→ **Aim of the task**:
Reproduce the top of the data verbatim, through and including the line that contains "return np.abs((bearing - degrees".

→ **Material**:
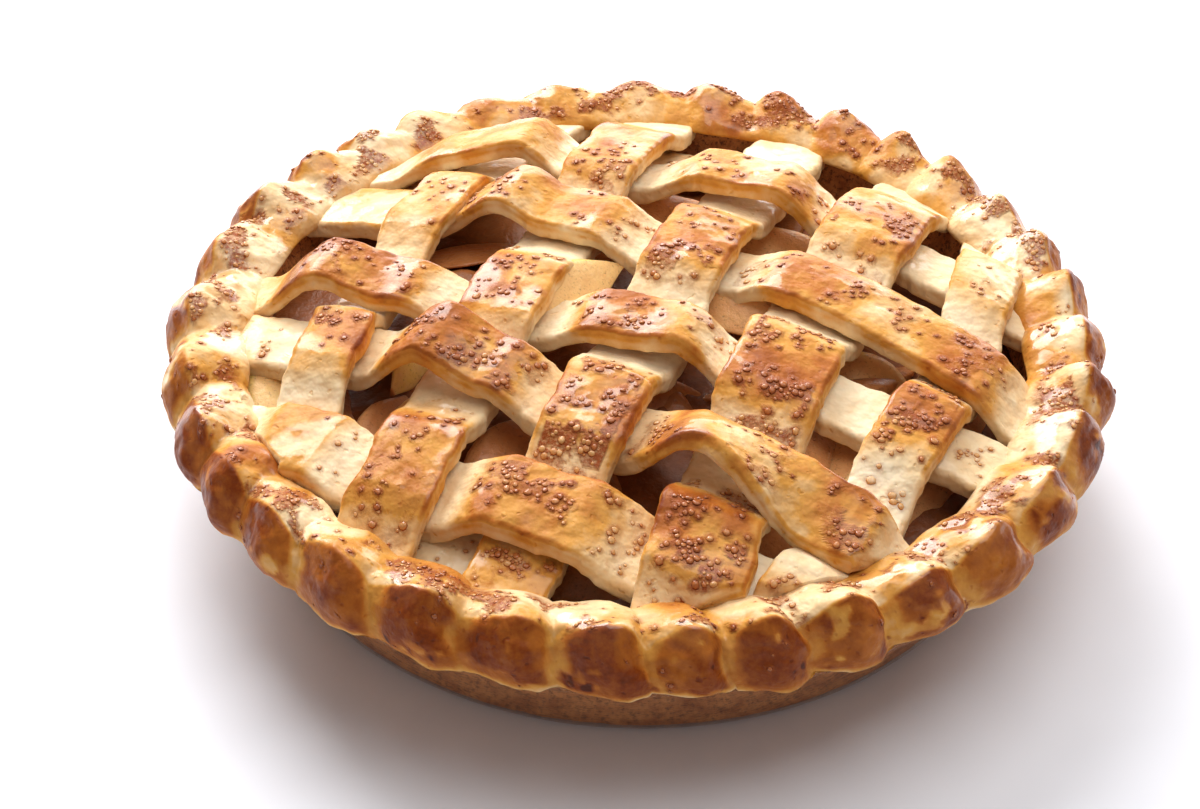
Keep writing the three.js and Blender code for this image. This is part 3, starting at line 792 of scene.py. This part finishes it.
@cache
def rim_browning():
    """How brown the rim is: most outside its crest and on the flutes, with bald golden spots,
    less in the grooves, on the lip and on the golden inner slope. Whole stretches are browner or
    paler, and some places are scorched."""
    points, _, lobes, rows = rim_surface()
    row = rows[:, None]
    bearing = np.degrees(np.arctan2(points[..., 1], points[..., 0]))

    def turn_from(degrees):
        return np.abs((bearing - degrees + 180) % 360 - 180)

    outer = smooth((row - 4.65) / 0.55) * (1 - 0.85 * smooth((row - 9.0) / 0.9))
    on_lobe = smooth((lobes - 0.10) / 0.32)
    bald = smooth((layered_noise(points, 6 * MM, 35, 3) - 0.35) / 0.4)
    blotch = smooth((layered_noise(points, 9 * MM, 39, 2) + 0.1) / 0.5)
    inner = 0.25 + 0.22 * smooth(layered_noise(points, 12 * MM, 37, 2) * 1.6 + 0.3)
    face = (0.50 + 0.22 * on_lobe + 0.18 * blotch * on_lobe - 0.28 * bald * on_lobe
            + 0.10 * layered_noise(points, 4 * MM, 33, 3))
    browning = blend(inner, face, outer) + 0.10 * layered_noise(points, 12 * MM, 31, 3)
    for middle, half, amount in RIM_BAKE:
        browning = browning + amount * hump(turn_from(middle), 0, half, 1.2)
    browning = np.minimum(browning, RIM_BROWNEST)
    ragged = 1.1 * layered_noise(points, 2.2 * MM, 41, 2)      # how much the scorches fray
    for degrees, place, reach in RIM_SCORCHES:
        index = int(np.argmin(np.abs(rows - place)))
        centre = points[index, int(np.argmin(turn_from(degrees)[index]))]
        away = np.linalg.norm(points - centre, axis=-1) / (reach * MM)
        browning = browning + 0.3 * smooth((1.5 - (away + ragged)) / 1.4)
    return browning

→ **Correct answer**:
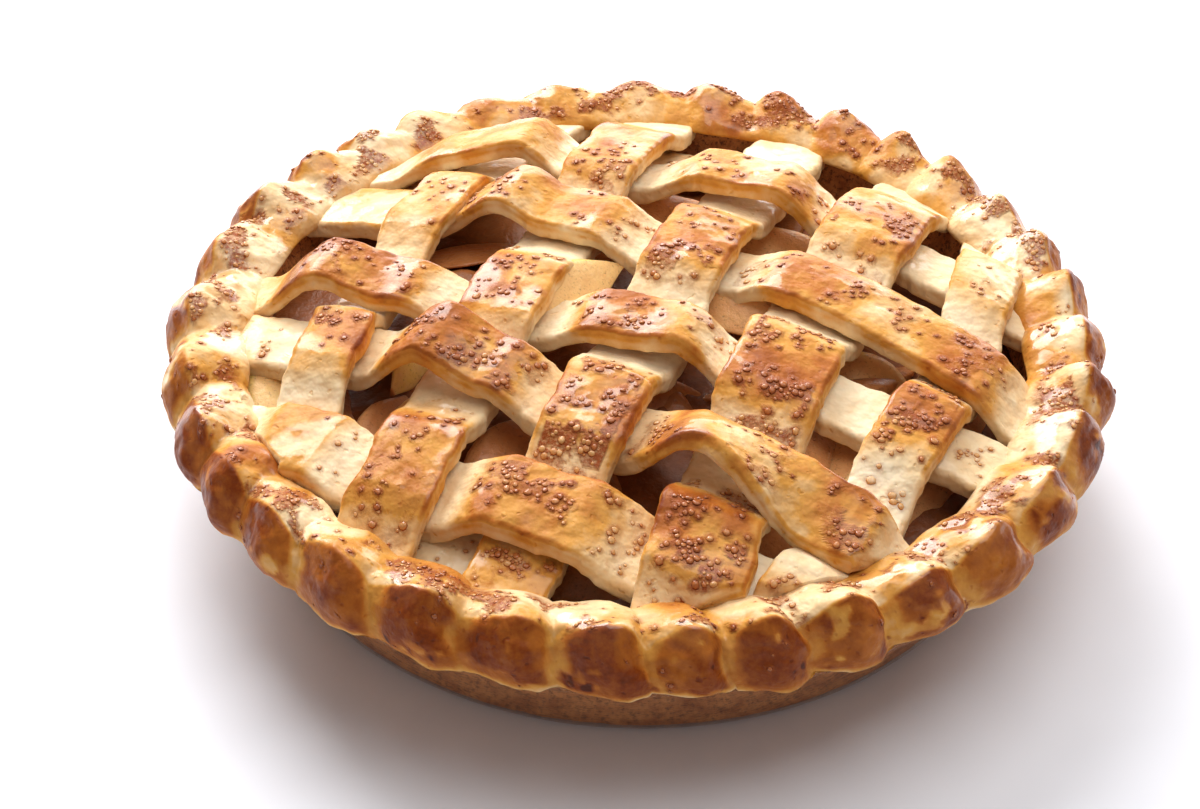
Keep writing the three.js and Blender code for this image. This is part 3, starting at line 792 of scene.py. This part finishes it.
@cache
def rim_browning():
    """How brown the rim is: most outside its crest and on the flutes, with bald golden spots,
    less in the grooves, on the lip and on the golden inner slope. Whole stretches are browner or
    paler, and some places are scorched."""
    points, _, lobes, rows = rim_surface()
    row = rows[:, None]
    bearing = np.degrees(np.arctan2(points[..., 1], points[..., 0]))

    def turn_from(degrees):
        return np.abs((bearing - degrees + 180) % 360 - 180)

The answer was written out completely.